Massachusetts oceanographer awarded ‘genius grant’ to continue research on microbial organisms, MacArthur Foundation announced on Tuesday.
Benjamin Van Mooy is a senior researcher at the Woods Hole Oceanographic Institution in Falmouth, where he studies how plankton can affect sensitive food webs, climate regulation and carbon storage in the ocean.
“When I first got the call from the MacArthur Foundation, I was absolutely convinced they dialed the wrong number,” Van Mooy said in a statement.
The MacArthur Fellows program recognizes a handful of “extraordinarily creative individuals” each year, program said. In addition to the title, the foundation awards each individual member a grant of $800,000.

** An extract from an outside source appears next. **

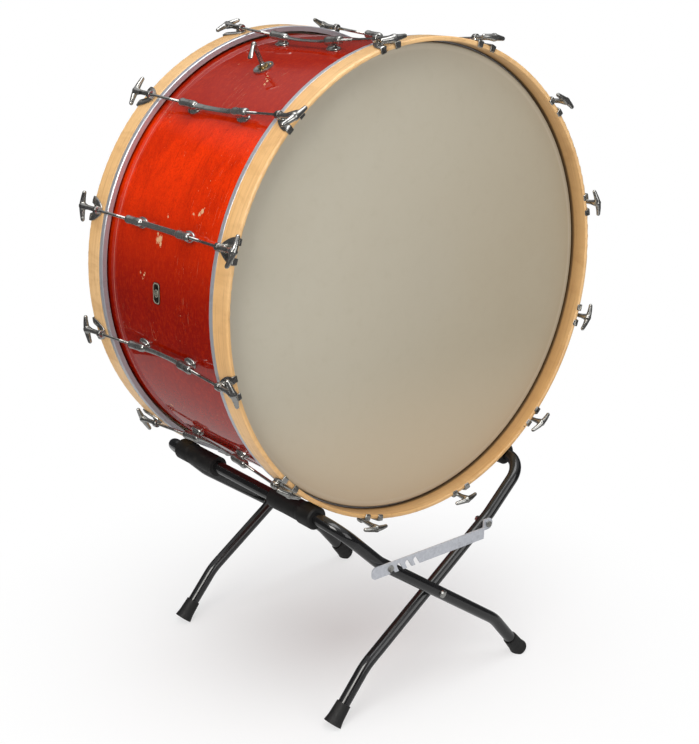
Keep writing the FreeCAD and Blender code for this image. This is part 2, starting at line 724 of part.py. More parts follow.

“These plankton, and the molecules they contain, are my passion,” Van Mooy said in a statement on MacArthur’s website. “The role of plankton in critical ocean processes remains a mystery, but the molecules in plankton, particularly lipids, can help us ‘see’ plankton, and thus the ocean, in entirely new ways.”
Van Mooy has been with WHOI since 2003 and was recently named interim vice president for science and technology, the institution said.
Of 22 fellows named this year, two others reside in New England. Providence-based media artist Tony Cokes and Yale professor Martha Muñoz both also received the grant.